When situations like this arise in construction, as they all too frequently do, unless the dispute can be settled on-the-spot or by mediation, often the forum in which the parties look to resolve their dispute has a direct, and sometimes conclusive, impact upon ultimately who will prevail. Traditionally, the parties are faced with one of two alternatives: either submit their dispute to arbitration (as required by many construction industry contracts such as those endorsed by the American Institute of Architects and Associated General Contractors) or litigate in the courts. Although it is possible for the parties to agree to submit a dispute to arbitration at any time, typically, after a dispute arises, the parties are at odds and may not be able to agree upon very much. In any event, usually, that decision already has been pre-ordained. Simply put, if the contract the parties executed at the outset of the project contains an arbitration provision, the parties must proceed to arbitration. Without such a provision, the parties (and their attorneys) end up in court.

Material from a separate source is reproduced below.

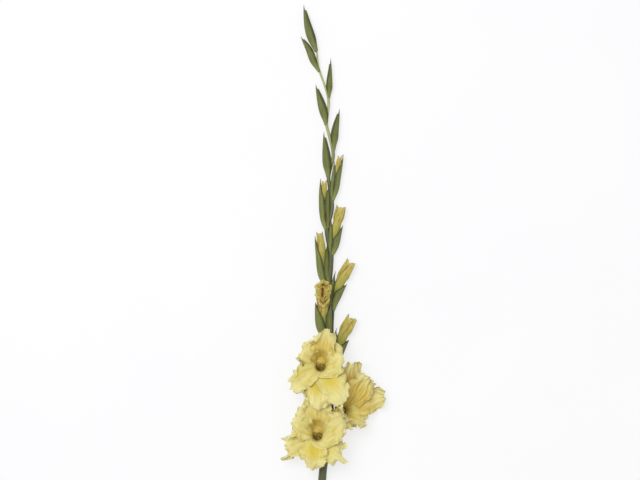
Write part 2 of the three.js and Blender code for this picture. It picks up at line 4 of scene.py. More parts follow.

It is important, therefore, for attorneys and their owner/contractor clients to understand the advantages and disadvantages of these two forums so that they can better protect themselves when negotiating dispute resolution language.
The procedural differences between arbitration and litigation are relatively straightforward and familiar to most litigators. In arbitration, the parties agree to have their dispute decided by either one or three arbitrators who are experienced in construction and who are typically selected by the parties themselves or with the assistance of an organization such as the American Arbitration Association. Generally, there is no pre-trial discovery, although it is not uncommon for the parties to exchange documents, expert reports and witness lists prior to the hearings. Although the strict rules of evidence do not necessarily apply, most arbitrators follow the same general procedure as the courts. For example, each party has the right to present an opening statement and the claimant presents each of its witnesses who are cross-examined by the respondent. At the close of the claimant’s case, the respondent calls its witnesses who are cross-examined by the claimant. The claimant may then call rebuttal witnesses and so on. At the end of the arbitration, the parties present closing statements or, as is more often the case, they submit post-hearing briefs summarizing the testimony, citing the applicable law and suggesting the inferences to be drawn and the conclusions to be reached by the arbitrators. Thereafter, the arbitrators render their award.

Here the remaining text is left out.